While our efforts don’t often lead to the immediate release of journalists, they do help put pressure on the governments jailing journalists. Governments trying to change their international perception know they can improve their image by releasing journalists behind bars. This is especially true for three countries–Ethiopia, Uzbekistan, and Cameroon–which released a flurry of journalists in the past year.
In CPJ’s 2017 prison census, we documented the imprisonment of at least five journalists in Ethiopia: Darsema Sori, Eskinder Nega, Khalid Mohammed, Woubshet Taye, and Zelalem Workagegnehu.
Radio journalists Darsema and Khalid were arrested in early 2015 and sentenced to prison on charges including planning to overthrow the government. Zelalem, a reporter, was arrested and charged under the country’s 2009 anti-terrorism law. In 2016, he was sentenced to more than five years in prison. Columnist Eskinder was behind bars since 2011. He was sentenced to 18 years in prison on vague terrorism charges. Editor Woubshet was also jailed since 2011, after he published a column critical of the ruling party’s performance in its two decades of rule.
CPJ condemned the journalists’ imprisonments and worked to raise awareness of their cases. We published stories on them and called repeatedly on Ethiopian authorities to release them. In 2012, a CPJ delegation to Ethiopia urged high-level government officials to release all journalists imprisoned in the country. We also included details of the journalists in every prison census CPJ published since their arrests.
In January, after the Ethiopian government announced plans to release hundreds of prisoners, Darsema, Khaled, and Zelalem were freed. In early February, Ethiopia announced it would pardon 746 more prisoners. Less than a week later, Eskinder and Woubshet were released.
Today, every journalist CPJ documented behind bars in Ethiopia in late 2017 is free.
CPJ’s efforts were never more necessary than in the cases of Yusuf Ruzimuradov and Muhammad Bekjanov, two of the longest-jailed journalists in the world.
The journalists of the opposition newspaper Erk were convicted in Uzbekistan in 1999 of publishing and distributing a banned newspaper. Ruzimuradov was sentenced to 15 years in prison; Bekjanov, to 14 years, though both their sentences were later increased.

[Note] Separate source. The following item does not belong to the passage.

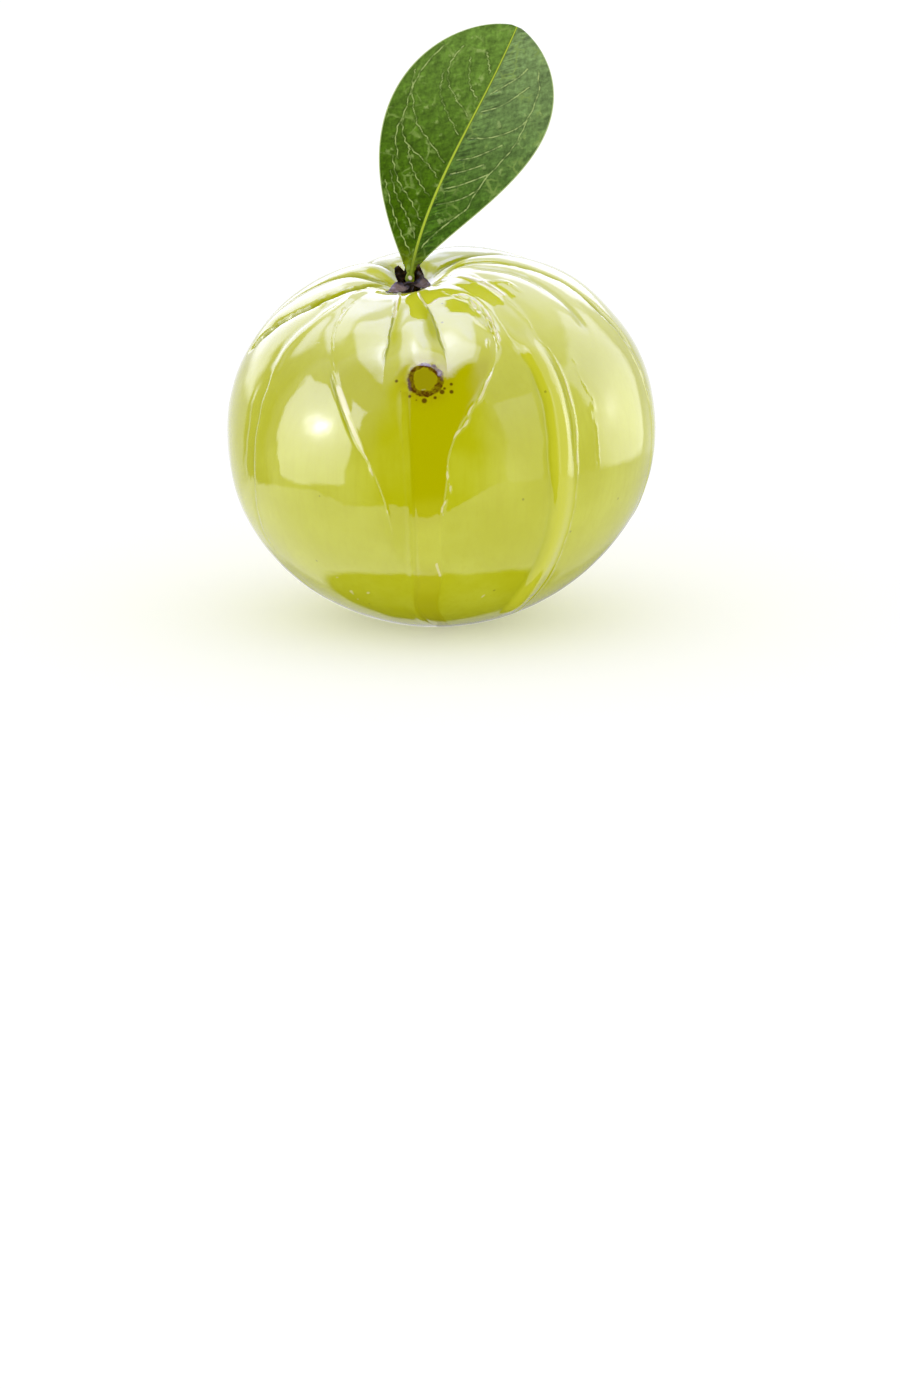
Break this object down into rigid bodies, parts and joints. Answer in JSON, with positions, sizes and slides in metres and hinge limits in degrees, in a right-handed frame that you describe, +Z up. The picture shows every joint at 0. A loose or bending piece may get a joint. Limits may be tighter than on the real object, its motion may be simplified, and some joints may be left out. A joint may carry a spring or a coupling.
{
  "type": "indian gooseberry",
  "caption": "Whole glazed Indian gooseberry (amla) on a small flat spot, with a sunken stalk, dry calyx lobes and one upright leaf.",
  "frame": {"origin": "on the flat spot that the fruit rests on, straight below the middle of its widest ring", "axes": "+Z up, away from the surface it rests on; -Y is the front, towards which the stalk leans a little; +X is to the right seen from the front"},
  "size_m": [0.038, 0.0379, 0.0522],
  "materials": {
    "fruit_skin": "yellow-green translucent skin under a clear syrup glaze, wet gloss",
    "stalk": "dark dry stalk wood, rough",
    "calyx": "dry papery dark brown lobes under a film of syrup",
    "leaf": "waxy green leaf blade, satin, paler midrib and margin"
  },
  "bodies": {
    "root": {"fruit": "fruit_skin", "stalk_stub": "stalk", "calyx_lobe_1": "calyx", "calyx_lobe_2": "calyx", "calyx_lobe_3": "calyx", "calyx_lobe_4": "calyx", "calyx_lobe_5": "calyx", "calyx_lobe_6": "calyx", "leaf": "leaf"}
  },
  "joints": []
}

CPJ repeatedly urged authorities to release them in alerts, blogs, and letters and launched campaigns calling for their release. We also included both of them in our annual prison census each year since their imprisonment.
In 2016, Shavkat Mirzyoyev became the president of Uzbekistan after Islam Karimov’s death. Early in 2017, Bekjanov was released from prison. He had spent 18 years behind bars. Then, just a few weeks ago, authorities also freed Ruzimuradov after nearly 19 years in prison.

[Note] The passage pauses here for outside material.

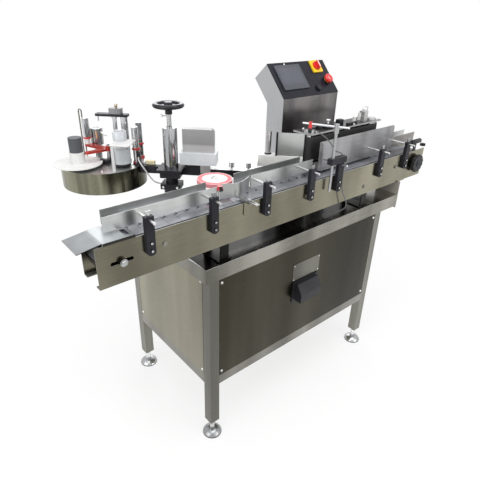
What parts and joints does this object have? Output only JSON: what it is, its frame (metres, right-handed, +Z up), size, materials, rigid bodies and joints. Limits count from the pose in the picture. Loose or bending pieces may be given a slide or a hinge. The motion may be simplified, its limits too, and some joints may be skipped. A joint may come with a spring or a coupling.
{
  "type": "bottle labelling machine",
  "caption": "Bottle labelling machine: slat conveyor on a steel cabinet, divider wheel, wrap belt station, tilted control console and a label head on a handwheel lift.",
  "frame": {"origin": "on the floor, at the middle of the four levelling feet", "axes": "+X along the conveyor towards the outfeed, +Y to the rear of the machine, +Z up"},
  "size_m": [1.557, 0.7306, 1.2557],
  "materials": {
    "stainless_tube": "brushed",
    "stainless_sheet": "brushed",
    "bright_screw": "bright",
    "black_plastic": "matte",
    "black_foot": "matte",
    "grey_paint": "satin",
    "chain_steel": "polished by use",
    "black_anodised": "black anodised",
    "black_rubber": "matte",
    "black_gloss": "gloss",
    "screen_grey": "satin with a glossy screen",
    "yellow_plastic": "satin",
    "red_plastic": "gloss",
    "grey_cable": "matte",
    "white_plastic": "satin",
    "chrome": "polished",
    "olive_steel": "dark brushed",
    "red_anodised": "red anodised"
  },
  "bodies": {
    "machine": {"corner_legs": "stainless_tube", "frame_rails": "stainless_tube", "table_top": "stainless_sheet", "front_panel": "stainless_sheet", "cabinet_panels": "stainless_sheet", "panel_screws": "bright_screw", "pull_handle": "black_plastic", "badge_plate": "stainless_sheet", "levelling_feet": "black_foot", "electrics_plate": "grey_paint", "side_plates": "stainless_sheet", "shaft_bearings": "bright_screw", "cross_spacers": "bright_screw", "wear_strips": "black_plastic", "slat_chain": "chain_steel", "dead_plate": "stainless_sheet", "conveyor_stands": "stainless_sheet", "motors": "grey_paint", "guide_posts": "black_anodised", "post_screws": "bright_screw", "rear_rails": "stainless_sheet", "wrap_frame": "stainless_sheet", "wrap_belt": "black_rubber", "console_shell": "stainless_sheet", "console_face": "black_gloss", "touch_screen": "screen_grey", "switch_plate": "yellow_plastic", "lift_base": "black_anodised", "bottle_sensor": "red_plastic", "sensor_stand": "bright_screw", "sensor_lead": "grey_cable"},
    "chain_drive": {"drive_shaft": "bright_screw", "hand_knob": "black_plastic"},
    "chain_idler": {"idler_shaft": "bright_screw"},
    "infeed_guide": {"infeed_rail": "stainless_sheet"},
    "mid_guide": {"mid_rail": "stainless_sheet"},
    "curved_lane_guide": {"curved_guide": "stainless_sheet"},
    "presser": {"pressure_plate": "stainless_sheet"},
    "outfeed_guide": {"outfeed_rail": "stainless_sheet"},
    "divider": {"divider_wheel": "white_plastic"},
    "wrap_drive": {"wrap_drive_roller": "bright_screw"},
    "wrap_idler": {"wrap_idler_roller": "bright_screw"},
    "label_head": {"carriage": "chrome", "head_beam": "black_anodised", "head_drum": "olive_steel", "head_fittings": "black_anodised", "peel_unit": "stainless_sheet", "coder_box": "stainless_sheet", "head_lead": "grey_cable"},
    "lift_wheel": {"handwheel": "chrome"},
    "reel": {"label_reel": "white_plastic"},
    "web_drive": {"drive_roller": "white_plastic"},
    "near_roller": {"guide_roller_near": "chrome"},
    "far_roller": {"guide_roller_far": "chrome"},
    "peel_end_roller": {"peel_roller": "chrome"},
    "dancer": {"dancer_arm": "red_anodised"},
    "dancer_end": {"dancer_roller": "chrome"},
    "switch": {"switch_knob": "red_plastic"},
    "stop": {"stop_button": "red_plastic"},
    "start": {"start_button": "black_plastic"}
  },
  "joints": [
    {"name": "chain_drive_spin", "type": "hinge", "parent": "machine", "child": "chain_drive", "pos_m": [0.66, -0.199, 0.85722], "axis": [0, 1, 0], "continuous": true},
    {"name": "chain_idler_spin", "type": "hinge", "parent": "machine", "child": "chain_idler", "pos_m": [-0.7116, -0.199, 0.85722], "axis": [0, 1, 0], "continuous": true},
    {"name": "infeed_rail_slide", "type": "slide", "parent": "machine", "child": "infeed_guide", "axis": [0, 1, 0], "range_m": [-0.035, 0.03]},
    {"name": "mid_rail_slide", "type": "slide", "parent": "machine", "child": "mid_guide", "axis": [0, 1, 0], "range_m": [-0.035, 0.03]},
    {"name": "curved_guide_slide", "type": "slide", "parent": "machine", "child": "curved_lane_guide", "axis": [0, 1, 0], "range_m": [-0.015, 0.015]},
    {"name": "pressure_plate_slide", "type": "slide", "parent": "machine", "child": "presser", "axis": [0, 1, 0], "range_m": [-0.028, 0.02]},
    {"name": "outfeed_rail_slide", "type": "slide", "parent": "machine", "child": "outfeed_guide", "axis": [0, 1, 0], "range_m": [-0.03, 0.03]},
    {"name": "divider_wheel_spin", "type": "hinge", "parent": "machine", "child": "divider", "pos_m": [-0.322, -0.12, 0.952], "axis": [0, 0, 1], "continuous": true},
    {"name": "wrap_drive_roller_spin", "type": "hinge", "parent": "machine", "child": "wrap_drive", "pos_m": [0.48, -0.1177, 0.984], "axis": [0, 0, 1], "continuous": true},
    {"name": "wrap_idler_roller_spin", "type": "hinge", "parent": "machine", "child": "wrap_idler", "pos_m": [0.107, -0.1177, 0.984], "axis": [0, 0, 1], "continuous": true},
    {"name": "head_lift_slide", "type": "slide", "parent": "machine", "child": "label_head", "axis": [0, 0, 1], "range_m": [0, 0.06]},
    {"name": "handwheel_turn", "type": "hinge", "parent": "label_head", "child": "lift_wheel", "pos_m": [-0.36, 0.072, 1.15], "axis": [0, 0, 1], "range_deg": [0, 5400]},
    {"name": "label_reel_spin", "type": "hinge", "parent": "label_head", "child": "reel", "pos_m": [-0.59702, 0.283, 0.96], "axis": [0, 0, 1], "continuous": true},
    {"name": "drive_roller_spin", "type": "hinge", "parent": "label_head", "child": "web_drive", "pos_m": [-0.47455, 0.20352, 0.98], "axis": [0, 0, 1], "continuous": true},
    {"name": "guide_roller_near_spin", "type": "hinge", "parent": "label_head", "child": "near_roller", "pos_m": [-0.42223, 0.19645, 1], "axis": [0, 0, 1], "continuous": true},
    {"name": "guide_roller_far_spin", "type": "hinge", "parent": "label_head", "child": "far_roller", "pos_m": [-0.37909, 0.24807, 1], "axis": [0, 0, 1], "continuous": true},
    {"name": "peel_roller_spin", "type": "hinge", "parent": "label_head", "child": "peel_end_roller", "pos_m": [-0.00857, -0.02912, 1], "axis": [0, 0, 1], "continuous": true},
    {"name": "dancer_swing", "type": "hinge", "parent": "label_head", "child": "dancer", "pos_m": [-0.49294, 0.2615, 0.99], "axis": [0, 0, 1], "range_deg": [0, 20], "stiffness_Nm_per_rad": 0.5, "springref_deg": -20.05},
    {"name": "dancer_roller_spin", "type": "hinge", "parent": "dancer", "child": "dancer_end", "pos_m": [-0.52688, 0.35343, 1.04], "axis": [0, 0, 1], "continuous": true},
    {"name": "switch_turn", "type": "hinge", "parent": "machine", "child": "switch", "pos_m": [0.356, 0.10179, 1.22452], "axis": [0, -0.742, 0.6704], "range_deg": [0, 90]},
    {"name": "stop_press", "type": "slide", "parent": "machine", "child": "stop", "axis": [0, 0.742, -0.6704], "range_m": [0, 0.006]},
    {"name": "start_press", "type": "slide", "parent": "machine", "child": "start", "axis": [0, 0.742, -0.6704], "range_m": [0, 0.003], "stiffness_N_per_m": 400, "springref_m": -0.004}
  ],
  "couplings": [
    {"joint": "chain_idler_spin", "follows": "chain_drive_spin", "ratio": 1},
    {"joint": "wrap_idler_roller_spin", "follows": "wrap_drive_roller_spin", "ratio": 1},
    {"joint": "handwheel_turn", "follows": "head_lift_slide", "rad_per_m": 1570.8}
  ]
}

Cameroonian authorities often arrest journalists under its 2014 anti-terror law. While the legislation is part of an effort to counter attacks by the extremist group Boko Haram, CPJ has found authorities use it to silence the government’s critics.

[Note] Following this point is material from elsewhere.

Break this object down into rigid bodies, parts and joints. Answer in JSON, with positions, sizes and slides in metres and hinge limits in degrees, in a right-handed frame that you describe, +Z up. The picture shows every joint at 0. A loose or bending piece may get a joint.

This is especially true in the case of Cameroonian journalist Ahmed Abba, who reported on attacks by Boko Haram and refugee issues for Radio France Internationale’s Hausa service. Abba was arrested in July 2015 and questioned about the militant group’s activities. In April 2017, he was sentenced to 10 years in prison.
CPJ advocated for Abba’s release. We published alerts and statements as well as an open letter to Cameroonian President Paul Biya that called for his freedom. We wrote an op-ed in the South African paper Daily Maverick and included him in our Free the Press campaign. We included details of his case in a report published in September, called “Journalists Not Terrorists,” on Cameroon’s use of an anti-terror law to arrest journalists. We honored Abba with CPJ’s 2017 International Press Freedom Award. Throughout, we met with African, U.S., and EU leaders to urge them to call for his freedom.
Then, in December, Abba was released from prison.
But Abba was not the only journalist imprisoned in Cameroon last year. In early 2017, at least three Cameroonian journalists were arrested under the anti-terror law for their work. CPJ published stories about their arrests and called for their immediate release. In September, they were freed. In December, Patrice Nganang, a Cameroonian-American academic and columnist, was detained on allegations of offending the president in a Facebook post. CPJ published a statement about his detention. In late December, he was released.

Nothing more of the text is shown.